-- Start --

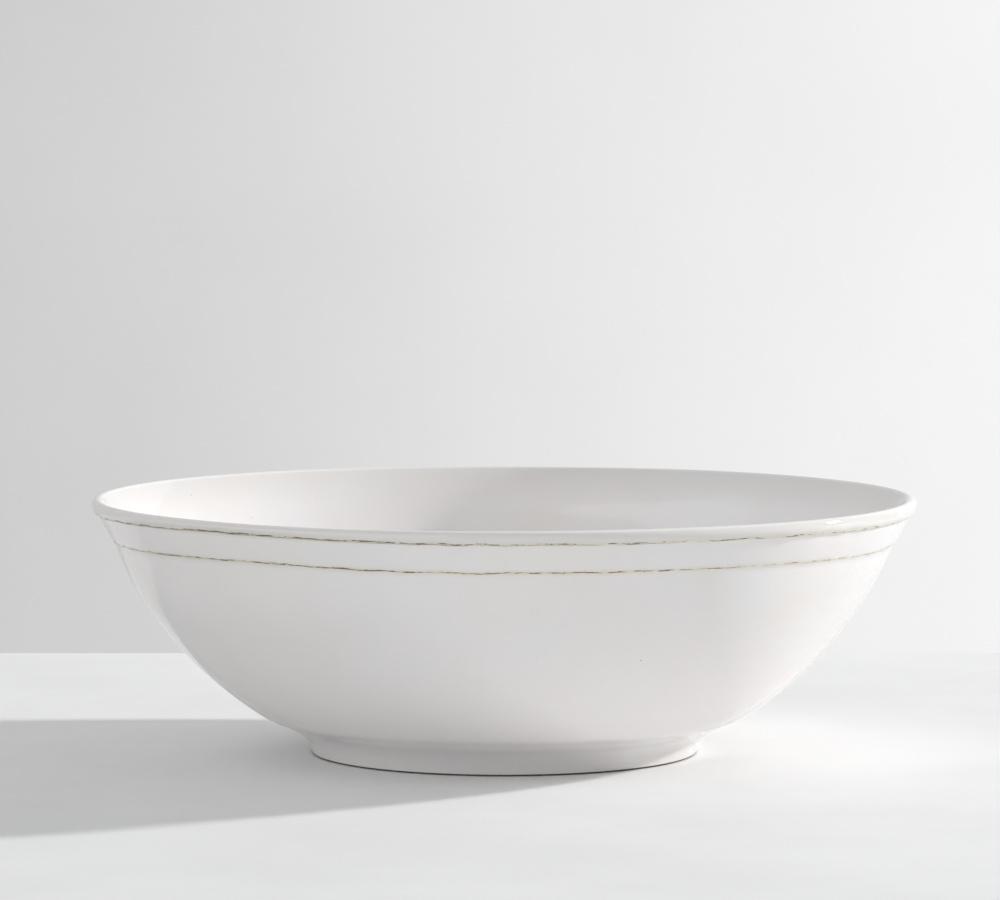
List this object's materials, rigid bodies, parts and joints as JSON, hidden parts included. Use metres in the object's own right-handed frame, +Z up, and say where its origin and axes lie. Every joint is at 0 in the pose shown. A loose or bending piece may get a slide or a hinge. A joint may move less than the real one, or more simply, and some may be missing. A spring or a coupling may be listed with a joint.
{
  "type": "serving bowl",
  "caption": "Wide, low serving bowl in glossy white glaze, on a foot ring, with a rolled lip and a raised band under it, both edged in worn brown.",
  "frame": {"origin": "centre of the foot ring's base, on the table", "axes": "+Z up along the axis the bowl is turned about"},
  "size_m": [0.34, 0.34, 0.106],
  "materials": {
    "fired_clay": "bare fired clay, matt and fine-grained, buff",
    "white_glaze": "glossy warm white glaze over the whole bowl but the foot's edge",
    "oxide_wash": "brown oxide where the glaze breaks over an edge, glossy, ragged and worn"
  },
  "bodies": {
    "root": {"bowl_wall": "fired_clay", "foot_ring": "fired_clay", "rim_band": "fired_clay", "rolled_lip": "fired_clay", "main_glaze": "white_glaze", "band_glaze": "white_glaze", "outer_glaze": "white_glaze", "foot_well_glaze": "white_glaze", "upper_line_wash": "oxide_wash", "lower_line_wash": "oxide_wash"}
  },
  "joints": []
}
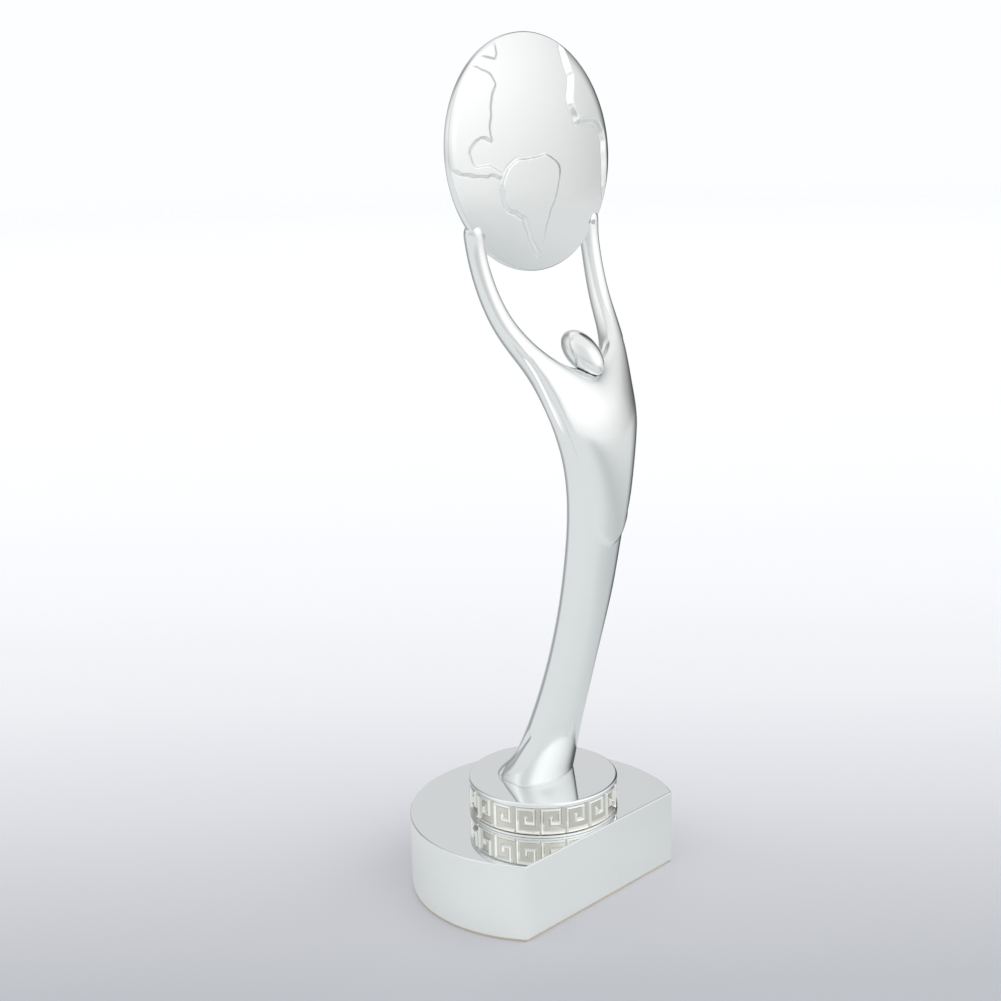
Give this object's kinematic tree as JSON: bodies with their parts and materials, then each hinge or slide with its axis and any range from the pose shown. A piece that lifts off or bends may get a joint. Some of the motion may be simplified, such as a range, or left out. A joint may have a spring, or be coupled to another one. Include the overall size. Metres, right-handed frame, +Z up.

-- End --

* Given task: Where a line above includes "right", copy that line.

* Full solution:
List this object's materials, rigid bodies, parts and joints as JSON, hidden parts included. Use metres in the object's own right-handed frame, +Z up, and say where its origin and axes lie. Every joint is at 0 in the pose shown. A loose or bending piece may get a slide or a hinge. A joint may move less than the real one, or more simply, and some may be missing. A spring or a coupling may be listed with a joint.
Give this object's kinematic tree as JSON: bodies with their parts and materials, then each hinge or slide with its axis and any range from the pose shown. A piece that lifts off or bends may get a joint. Some of the motion may be simplified, such as a range, or left out. A joint may have a spring, or be coupled to another one. Include the overall size. Metres, right-handed frame, +Z up.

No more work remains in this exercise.